On July 31, NASA’s TRMM satellite saw Tropical Storm Gil intensifying and the storm became a hurricane. NASA’s Aqua satellite and NOAA’s GOES-15 satellite captured views of Gil on Aug. 1 as it was being chased by another developing tropical system.
The Atmospheric Infrared Sounder or AIRS instrument aboard NASA’s Aqua satellite captured an infrared image of Hurricane Gil on August 1 at 10:11 UTC or 6:11 a.m. EDT. Strongest storms and heaviest rains appear around the center where cloud top temperatures exceed -63F/-52.

Microwave imagery on Aug. 1 from NASA’s Aqua satellite and other satellites indicated that the cloud pattern of Gil was not as organized as it appeared overnight and on July 31. Microwave imagery on Aug. 1 did not even see the ragged eye that was visible the previous day.
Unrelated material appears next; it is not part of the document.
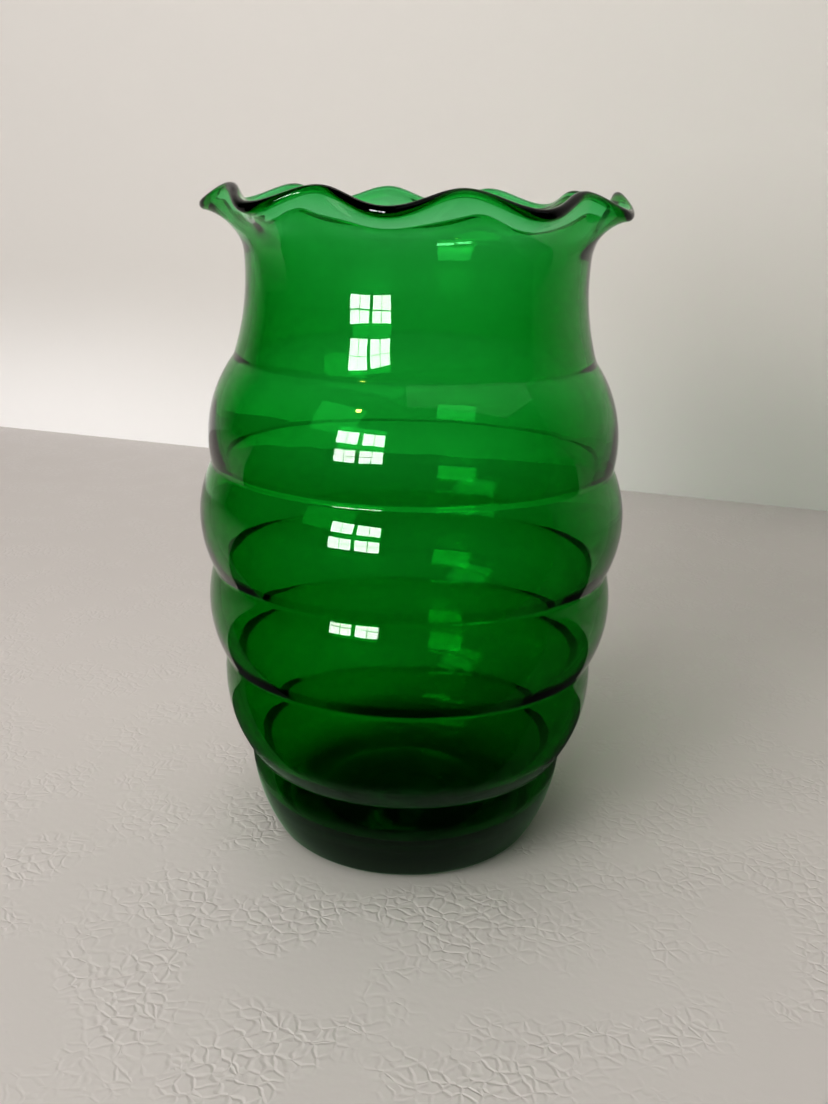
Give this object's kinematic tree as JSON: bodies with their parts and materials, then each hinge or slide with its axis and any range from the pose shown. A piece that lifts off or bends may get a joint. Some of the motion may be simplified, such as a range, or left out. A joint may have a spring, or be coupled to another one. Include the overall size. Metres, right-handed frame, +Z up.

At 8 a.m. PDT/11 a.m. EDT on Aug. 1, Hurricane Gil’s maximum sustained winds were near 80 mph (130 kph). The center of Hurricane Gil was located near latitude 14.5 north and longitude 124.2 west. Gil is far from land areas and is about 1,100 miles (1,770 km west-southwest of the southern tip of Baja California, Mexico.

Gil is moving toward the west near 13 mph/20 kph. That motion is expected to continue for the next 48 hours. The estimated minimum central pressure is 990 millibars

The National Hurricane Center noted that Gil is moving into more stable air and cooler waters, which will make any intensification over the next day brief, before the storm starts to weaken.

Traveling behind Gil, or to Gil’s east, is System 90E. Imagery from NOAA’s GOES-15 on Aug. 1 at 1500 UTC (11 a.m. EDT) clearly showed Hurricane Gil and System 90E trailing behind. The image was created at NASA’s GOES Project at the NASA Goddard Space Flight Center in Greenbelt, Md.

This low pressure area is about 775 miles south-southwest of the southern tip of Baja California and 325 miles away from Hurricane Gil. System 90E is moving west at 10 mph and has a 50 percent chance of becoming a tropical depression in the next two days, according to the National Hurricane Center.